Print the lines beginning with the one that contains "Keep writing the OpenSCAD" and ending with the one that contains "slope: float = 0.1", exactly, both included, and no other lines.

*Provided material:*
++++++++++++++++++++

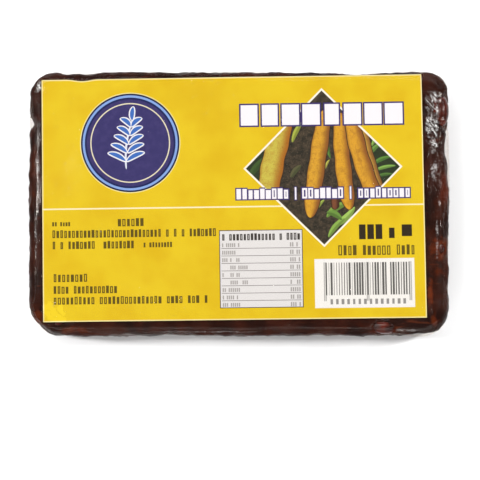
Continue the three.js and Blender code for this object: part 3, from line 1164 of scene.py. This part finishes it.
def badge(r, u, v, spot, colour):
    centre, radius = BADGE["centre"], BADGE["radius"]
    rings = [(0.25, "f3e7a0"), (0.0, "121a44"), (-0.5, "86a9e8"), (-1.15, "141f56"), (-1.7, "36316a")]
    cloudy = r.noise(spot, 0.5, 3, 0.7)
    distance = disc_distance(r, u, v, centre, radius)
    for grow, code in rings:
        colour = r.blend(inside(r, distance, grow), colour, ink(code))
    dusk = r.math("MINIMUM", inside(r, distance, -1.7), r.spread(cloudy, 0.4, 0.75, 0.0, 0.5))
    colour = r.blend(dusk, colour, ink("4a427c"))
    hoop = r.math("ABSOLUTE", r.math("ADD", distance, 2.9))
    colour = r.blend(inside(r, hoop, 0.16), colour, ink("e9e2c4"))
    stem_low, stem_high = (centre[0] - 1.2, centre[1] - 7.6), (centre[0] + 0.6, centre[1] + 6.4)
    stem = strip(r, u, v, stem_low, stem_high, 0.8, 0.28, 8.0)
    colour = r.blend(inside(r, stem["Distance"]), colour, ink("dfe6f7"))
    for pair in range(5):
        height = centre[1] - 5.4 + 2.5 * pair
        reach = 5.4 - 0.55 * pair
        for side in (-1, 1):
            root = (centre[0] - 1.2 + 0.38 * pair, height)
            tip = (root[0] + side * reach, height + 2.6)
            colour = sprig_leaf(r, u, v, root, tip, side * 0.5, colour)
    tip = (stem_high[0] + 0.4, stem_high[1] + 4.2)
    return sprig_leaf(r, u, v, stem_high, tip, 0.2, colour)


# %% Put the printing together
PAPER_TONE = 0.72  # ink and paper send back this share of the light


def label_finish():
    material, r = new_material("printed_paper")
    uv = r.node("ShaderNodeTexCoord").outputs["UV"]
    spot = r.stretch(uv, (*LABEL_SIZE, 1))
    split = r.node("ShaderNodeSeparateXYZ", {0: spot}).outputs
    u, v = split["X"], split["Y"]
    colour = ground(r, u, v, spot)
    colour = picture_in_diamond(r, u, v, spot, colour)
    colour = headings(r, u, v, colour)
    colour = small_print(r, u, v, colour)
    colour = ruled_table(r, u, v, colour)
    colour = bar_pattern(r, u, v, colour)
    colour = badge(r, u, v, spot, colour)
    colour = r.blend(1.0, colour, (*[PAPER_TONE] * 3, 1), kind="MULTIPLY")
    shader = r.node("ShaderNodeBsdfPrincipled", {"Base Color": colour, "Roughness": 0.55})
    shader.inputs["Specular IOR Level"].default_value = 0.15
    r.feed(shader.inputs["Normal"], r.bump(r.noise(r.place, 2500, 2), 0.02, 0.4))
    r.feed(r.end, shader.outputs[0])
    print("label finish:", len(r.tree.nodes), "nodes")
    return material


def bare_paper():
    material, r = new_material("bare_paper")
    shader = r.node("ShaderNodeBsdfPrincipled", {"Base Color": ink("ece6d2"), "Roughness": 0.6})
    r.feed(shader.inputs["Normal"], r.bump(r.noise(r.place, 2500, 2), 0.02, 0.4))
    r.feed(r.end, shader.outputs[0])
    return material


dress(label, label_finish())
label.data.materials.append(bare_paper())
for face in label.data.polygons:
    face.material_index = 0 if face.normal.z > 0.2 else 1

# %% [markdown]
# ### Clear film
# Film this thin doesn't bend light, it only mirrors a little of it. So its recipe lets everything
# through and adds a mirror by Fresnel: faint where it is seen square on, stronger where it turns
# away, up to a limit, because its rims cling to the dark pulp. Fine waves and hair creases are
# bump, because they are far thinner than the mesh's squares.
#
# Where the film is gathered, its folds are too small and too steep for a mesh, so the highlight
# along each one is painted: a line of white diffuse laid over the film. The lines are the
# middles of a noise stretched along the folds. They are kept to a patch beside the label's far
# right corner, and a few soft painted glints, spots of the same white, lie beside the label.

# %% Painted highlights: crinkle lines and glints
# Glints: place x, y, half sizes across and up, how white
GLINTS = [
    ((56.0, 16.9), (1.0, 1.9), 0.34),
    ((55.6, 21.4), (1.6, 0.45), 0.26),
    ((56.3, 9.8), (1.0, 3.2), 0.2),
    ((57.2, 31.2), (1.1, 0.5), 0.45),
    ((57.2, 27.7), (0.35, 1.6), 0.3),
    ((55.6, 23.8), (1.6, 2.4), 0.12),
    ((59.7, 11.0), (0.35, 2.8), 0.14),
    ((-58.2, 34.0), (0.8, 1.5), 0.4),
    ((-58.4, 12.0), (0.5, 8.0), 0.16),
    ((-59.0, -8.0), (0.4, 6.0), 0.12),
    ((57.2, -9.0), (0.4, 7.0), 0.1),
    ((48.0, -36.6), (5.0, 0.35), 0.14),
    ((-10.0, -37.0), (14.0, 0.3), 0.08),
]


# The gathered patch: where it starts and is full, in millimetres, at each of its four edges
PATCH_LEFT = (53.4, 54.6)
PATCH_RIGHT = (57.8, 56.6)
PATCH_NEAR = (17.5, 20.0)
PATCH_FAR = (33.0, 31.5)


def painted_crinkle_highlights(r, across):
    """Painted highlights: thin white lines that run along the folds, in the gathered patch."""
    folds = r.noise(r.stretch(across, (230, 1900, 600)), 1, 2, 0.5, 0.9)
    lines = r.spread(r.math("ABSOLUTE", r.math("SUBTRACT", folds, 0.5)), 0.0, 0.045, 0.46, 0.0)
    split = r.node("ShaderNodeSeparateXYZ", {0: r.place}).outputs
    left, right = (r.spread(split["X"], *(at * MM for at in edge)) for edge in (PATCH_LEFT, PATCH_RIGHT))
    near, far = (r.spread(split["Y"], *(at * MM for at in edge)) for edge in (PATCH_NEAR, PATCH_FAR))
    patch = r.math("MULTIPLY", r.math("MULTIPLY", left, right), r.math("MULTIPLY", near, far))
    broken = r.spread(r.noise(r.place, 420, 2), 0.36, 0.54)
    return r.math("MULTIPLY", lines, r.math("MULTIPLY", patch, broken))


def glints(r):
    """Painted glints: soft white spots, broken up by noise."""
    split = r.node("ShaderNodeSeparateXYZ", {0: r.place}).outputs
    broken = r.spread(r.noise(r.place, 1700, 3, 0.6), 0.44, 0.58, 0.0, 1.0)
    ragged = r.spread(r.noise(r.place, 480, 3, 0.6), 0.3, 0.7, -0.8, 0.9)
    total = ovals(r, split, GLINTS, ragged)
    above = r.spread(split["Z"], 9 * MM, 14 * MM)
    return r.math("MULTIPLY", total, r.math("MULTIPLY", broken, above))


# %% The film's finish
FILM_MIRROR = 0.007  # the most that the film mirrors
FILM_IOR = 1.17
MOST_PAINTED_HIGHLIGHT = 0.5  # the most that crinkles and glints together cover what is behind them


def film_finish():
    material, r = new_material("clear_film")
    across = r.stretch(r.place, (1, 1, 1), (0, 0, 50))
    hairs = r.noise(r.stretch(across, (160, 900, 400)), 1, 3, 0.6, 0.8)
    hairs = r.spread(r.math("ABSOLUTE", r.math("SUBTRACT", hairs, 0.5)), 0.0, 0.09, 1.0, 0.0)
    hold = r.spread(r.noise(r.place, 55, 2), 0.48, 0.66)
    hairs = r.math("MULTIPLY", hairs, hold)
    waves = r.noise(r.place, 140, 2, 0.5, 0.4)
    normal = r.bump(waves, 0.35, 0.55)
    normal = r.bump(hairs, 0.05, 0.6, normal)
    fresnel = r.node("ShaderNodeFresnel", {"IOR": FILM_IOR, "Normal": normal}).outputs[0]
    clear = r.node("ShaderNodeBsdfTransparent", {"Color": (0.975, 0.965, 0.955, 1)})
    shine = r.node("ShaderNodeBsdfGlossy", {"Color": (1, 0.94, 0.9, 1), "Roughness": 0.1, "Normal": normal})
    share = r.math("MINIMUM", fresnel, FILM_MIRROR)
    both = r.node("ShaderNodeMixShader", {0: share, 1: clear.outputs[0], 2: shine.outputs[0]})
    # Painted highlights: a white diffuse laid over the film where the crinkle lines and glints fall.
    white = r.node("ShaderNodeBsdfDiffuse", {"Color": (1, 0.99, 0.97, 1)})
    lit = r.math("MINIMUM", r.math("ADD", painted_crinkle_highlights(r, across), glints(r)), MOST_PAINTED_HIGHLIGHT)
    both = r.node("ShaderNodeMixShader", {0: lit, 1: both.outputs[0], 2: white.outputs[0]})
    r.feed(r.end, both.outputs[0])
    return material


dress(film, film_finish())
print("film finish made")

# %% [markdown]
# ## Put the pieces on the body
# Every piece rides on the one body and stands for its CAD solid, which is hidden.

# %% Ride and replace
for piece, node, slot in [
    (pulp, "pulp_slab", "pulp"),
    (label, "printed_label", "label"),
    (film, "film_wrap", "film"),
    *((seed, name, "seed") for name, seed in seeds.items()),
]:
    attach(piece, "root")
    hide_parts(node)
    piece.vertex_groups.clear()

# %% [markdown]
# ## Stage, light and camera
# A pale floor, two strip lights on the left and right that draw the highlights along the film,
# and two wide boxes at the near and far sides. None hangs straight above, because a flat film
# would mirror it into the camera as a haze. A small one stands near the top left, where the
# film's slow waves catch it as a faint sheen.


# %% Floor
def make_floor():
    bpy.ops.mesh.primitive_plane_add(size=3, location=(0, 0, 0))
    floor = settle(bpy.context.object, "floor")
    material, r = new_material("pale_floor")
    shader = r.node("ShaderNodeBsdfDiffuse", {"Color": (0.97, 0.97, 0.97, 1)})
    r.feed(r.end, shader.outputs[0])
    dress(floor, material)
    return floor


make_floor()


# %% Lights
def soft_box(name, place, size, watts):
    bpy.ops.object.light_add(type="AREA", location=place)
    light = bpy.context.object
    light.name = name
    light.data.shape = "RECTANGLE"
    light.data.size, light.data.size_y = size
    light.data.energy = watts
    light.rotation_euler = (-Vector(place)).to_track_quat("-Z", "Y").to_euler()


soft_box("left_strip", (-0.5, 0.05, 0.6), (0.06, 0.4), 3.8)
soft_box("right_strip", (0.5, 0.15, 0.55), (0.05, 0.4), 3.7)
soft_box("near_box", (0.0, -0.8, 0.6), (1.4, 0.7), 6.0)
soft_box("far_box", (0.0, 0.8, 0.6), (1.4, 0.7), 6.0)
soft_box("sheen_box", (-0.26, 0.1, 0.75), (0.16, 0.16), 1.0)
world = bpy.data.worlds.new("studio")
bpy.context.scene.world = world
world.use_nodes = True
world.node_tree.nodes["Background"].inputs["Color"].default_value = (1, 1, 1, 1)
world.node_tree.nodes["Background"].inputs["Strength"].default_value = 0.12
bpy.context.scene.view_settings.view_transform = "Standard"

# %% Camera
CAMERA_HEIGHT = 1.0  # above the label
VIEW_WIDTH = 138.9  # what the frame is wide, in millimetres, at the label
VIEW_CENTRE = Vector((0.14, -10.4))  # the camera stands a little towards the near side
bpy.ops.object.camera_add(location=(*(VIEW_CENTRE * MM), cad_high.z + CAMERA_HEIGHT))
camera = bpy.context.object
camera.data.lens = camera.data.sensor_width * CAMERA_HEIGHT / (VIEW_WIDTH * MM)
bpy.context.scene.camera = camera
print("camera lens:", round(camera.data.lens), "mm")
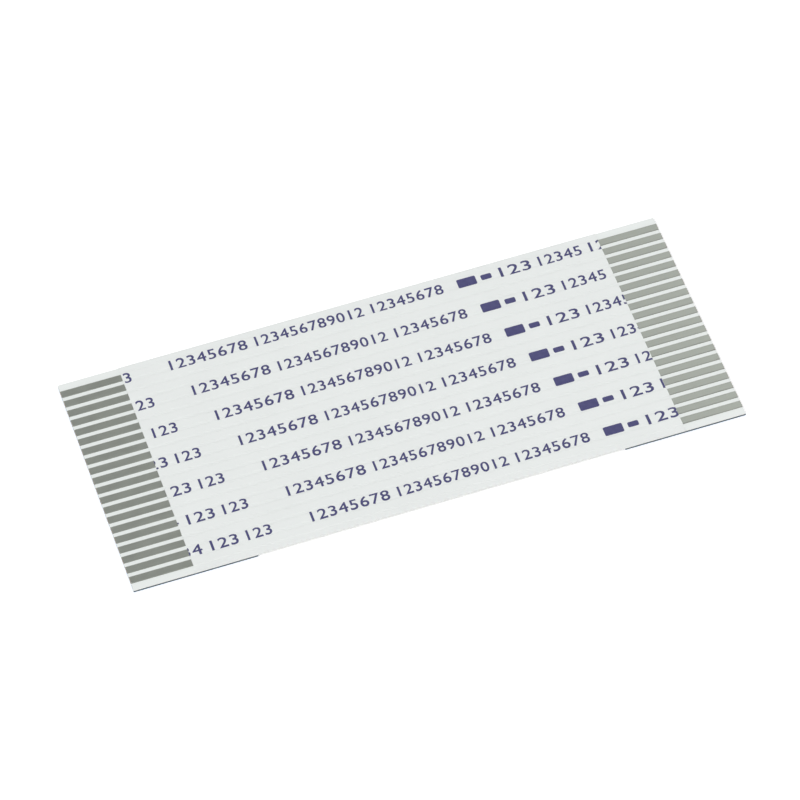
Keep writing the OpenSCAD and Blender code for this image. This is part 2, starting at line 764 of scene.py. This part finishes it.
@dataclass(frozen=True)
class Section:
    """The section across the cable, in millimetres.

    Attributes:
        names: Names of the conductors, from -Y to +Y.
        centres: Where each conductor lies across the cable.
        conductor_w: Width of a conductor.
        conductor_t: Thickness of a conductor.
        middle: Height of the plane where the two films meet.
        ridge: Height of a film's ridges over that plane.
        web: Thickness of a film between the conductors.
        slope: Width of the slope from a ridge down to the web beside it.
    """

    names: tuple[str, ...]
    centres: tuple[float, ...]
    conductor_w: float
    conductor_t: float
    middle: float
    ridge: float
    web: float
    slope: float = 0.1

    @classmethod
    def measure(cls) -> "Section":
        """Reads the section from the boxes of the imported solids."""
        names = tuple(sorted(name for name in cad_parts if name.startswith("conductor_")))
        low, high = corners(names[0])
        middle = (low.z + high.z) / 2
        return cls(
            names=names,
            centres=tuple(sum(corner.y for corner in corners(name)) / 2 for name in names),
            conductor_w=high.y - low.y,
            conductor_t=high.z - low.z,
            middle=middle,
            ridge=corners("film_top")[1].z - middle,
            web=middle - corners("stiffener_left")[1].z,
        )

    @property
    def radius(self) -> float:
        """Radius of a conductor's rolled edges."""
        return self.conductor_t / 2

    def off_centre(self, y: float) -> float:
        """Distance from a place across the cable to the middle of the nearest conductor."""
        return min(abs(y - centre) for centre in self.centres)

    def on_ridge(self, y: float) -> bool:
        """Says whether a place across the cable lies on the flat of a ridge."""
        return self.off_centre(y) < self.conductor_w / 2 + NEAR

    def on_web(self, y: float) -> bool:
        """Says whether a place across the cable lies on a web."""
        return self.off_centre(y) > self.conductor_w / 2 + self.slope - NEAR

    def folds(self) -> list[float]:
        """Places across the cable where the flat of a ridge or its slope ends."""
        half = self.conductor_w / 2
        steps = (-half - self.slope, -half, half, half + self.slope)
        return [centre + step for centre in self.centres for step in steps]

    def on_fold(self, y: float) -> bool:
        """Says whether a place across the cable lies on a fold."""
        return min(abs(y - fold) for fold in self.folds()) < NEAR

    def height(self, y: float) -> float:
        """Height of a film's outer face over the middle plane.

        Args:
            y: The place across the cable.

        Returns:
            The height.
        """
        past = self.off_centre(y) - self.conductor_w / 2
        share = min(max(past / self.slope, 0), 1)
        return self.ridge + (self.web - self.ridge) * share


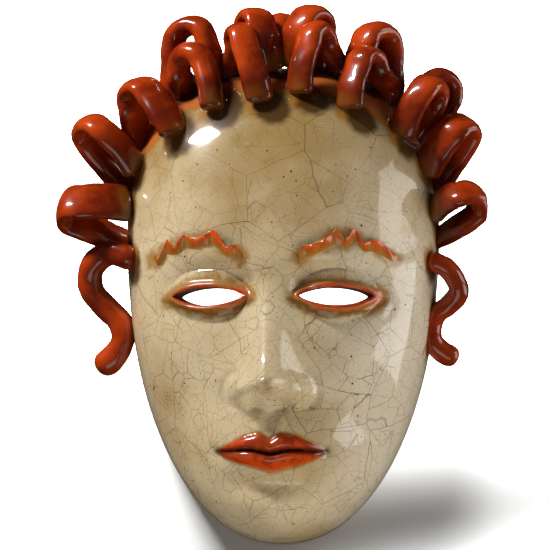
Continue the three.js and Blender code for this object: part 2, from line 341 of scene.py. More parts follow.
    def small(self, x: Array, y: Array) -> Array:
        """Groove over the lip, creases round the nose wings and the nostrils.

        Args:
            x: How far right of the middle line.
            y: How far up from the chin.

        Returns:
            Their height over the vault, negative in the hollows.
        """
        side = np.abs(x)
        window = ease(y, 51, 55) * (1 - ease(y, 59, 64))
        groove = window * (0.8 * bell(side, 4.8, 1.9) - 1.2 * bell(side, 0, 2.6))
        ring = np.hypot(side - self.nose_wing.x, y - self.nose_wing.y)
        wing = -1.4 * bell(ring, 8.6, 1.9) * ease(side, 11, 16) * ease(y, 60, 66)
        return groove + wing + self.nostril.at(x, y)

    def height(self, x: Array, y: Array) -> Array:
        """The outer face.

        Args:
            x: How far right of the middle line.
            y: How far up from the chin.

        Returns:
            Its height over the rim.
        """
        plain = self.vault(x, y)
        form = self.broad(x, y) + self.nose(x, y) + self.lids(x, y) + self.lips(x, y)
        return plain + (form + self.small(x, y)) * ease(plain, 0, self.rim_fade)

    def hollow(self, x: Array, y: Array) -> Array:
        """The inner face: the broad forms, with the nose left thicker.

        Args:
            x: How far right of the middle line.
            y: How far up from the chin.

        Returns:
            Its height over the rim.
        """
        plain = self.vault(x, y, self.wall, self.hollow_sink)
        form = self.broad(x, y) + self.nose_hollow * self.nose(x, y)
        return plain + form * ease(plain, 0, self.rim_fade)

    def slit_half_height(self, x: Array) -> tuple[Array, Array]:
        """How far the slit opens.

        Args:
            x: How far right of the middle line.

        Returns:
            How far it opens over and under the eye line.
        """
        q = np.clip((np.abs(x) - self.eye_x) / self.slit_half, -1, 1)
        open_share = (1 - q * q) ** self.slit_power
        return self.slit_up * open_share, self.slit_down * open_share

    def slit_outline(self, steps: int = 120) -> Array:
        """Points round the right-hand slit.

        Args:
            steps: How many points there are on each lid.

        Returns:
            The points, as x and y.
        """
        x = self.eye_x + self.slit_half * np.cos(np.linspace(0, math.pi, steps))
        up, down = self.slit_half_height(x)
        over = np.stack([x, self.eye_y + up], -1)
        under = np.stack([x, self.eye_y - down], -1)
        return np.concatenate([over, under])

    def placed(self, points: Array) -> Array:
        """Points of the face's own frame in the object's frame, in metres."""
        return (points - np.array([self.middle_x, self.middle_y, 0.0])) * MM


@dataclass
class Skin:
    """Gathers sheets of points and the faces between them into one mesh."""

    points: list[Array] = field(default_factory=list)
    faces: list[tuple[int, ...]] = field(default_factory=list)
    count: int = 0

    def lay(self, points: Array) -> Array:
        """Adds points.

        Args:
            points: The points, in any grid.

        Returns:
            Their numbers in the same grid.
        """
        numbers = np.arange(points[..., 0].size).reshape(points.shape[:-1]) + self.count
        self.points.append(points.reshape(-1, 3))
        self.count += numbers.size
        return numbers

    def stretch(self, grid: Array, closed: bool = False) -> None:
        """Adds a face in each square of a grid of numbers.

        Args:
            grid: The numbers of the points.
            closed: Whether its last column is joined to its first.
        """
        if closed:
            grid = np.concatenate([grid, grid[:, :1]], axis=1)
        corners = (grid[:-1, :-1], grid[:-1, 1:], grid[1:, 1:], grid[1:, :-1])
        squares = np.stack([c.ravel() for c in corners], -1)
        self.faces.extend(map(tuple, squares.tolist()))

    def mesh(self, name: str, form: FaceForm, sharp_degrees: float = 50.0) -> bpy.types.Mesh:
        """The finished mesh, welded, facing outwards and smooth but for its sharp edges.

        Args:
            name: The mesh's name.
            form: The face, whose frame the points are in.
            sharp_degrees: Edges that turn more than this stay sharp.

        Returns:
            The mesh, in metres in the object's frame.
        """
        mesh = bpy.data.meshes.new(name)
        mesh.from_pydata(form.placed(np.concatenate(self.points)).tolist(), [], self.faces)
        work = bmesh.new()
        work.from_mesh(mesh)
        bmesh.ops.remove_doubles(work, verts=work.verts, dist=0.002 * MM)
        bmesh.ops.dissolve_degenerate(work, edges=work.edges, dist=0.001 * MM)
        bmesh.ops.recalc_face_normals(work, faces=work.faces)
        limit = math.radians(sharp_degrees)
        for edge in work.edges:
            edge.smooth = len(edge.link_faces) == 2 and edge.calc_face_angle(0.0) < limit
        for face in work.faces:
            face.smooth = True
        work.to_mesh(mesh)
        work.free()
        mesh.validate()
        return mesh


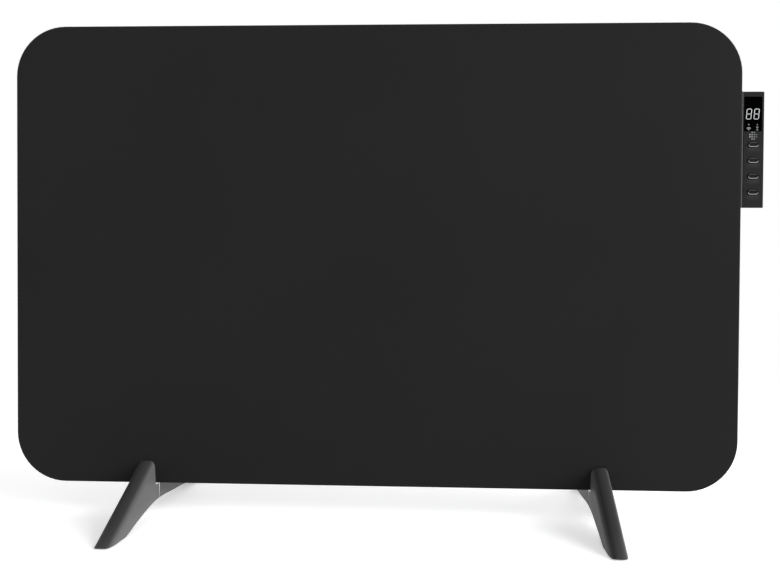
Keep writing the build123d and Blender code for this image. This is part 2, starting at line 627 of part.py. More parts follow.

++++++++++++++++++++

*In response:*
Keep writing the OpenSCAD and Blender code for this image. This is part 2, starting at line 764 of scene.py. This part finishes it.
@dataclass(frozen=True)
class Section:
    """The section across the cable, in millimetres.

    Attributes:
        names: Names of the conductors, from -Y to +Y.
        centres: Where each conductor lies across the cable.
        conductor_w: Width of a conductor.
        conductor_t: Thickness of a conductor.
        middle: Height of the plane where the two films meet.
        ridge: Height of a film's ridges over that plane.
        web: Thickness of a film between the conductors.
        slope: Width of the slope from a ridge down to the web beside it.
    """

    names: tuple[str, ...]
    centres: tuple[float, ...]
    conductor_w: float
    conductor_t: float
    middle: float
    ridge: float
    web: float
    slope: float = 0.1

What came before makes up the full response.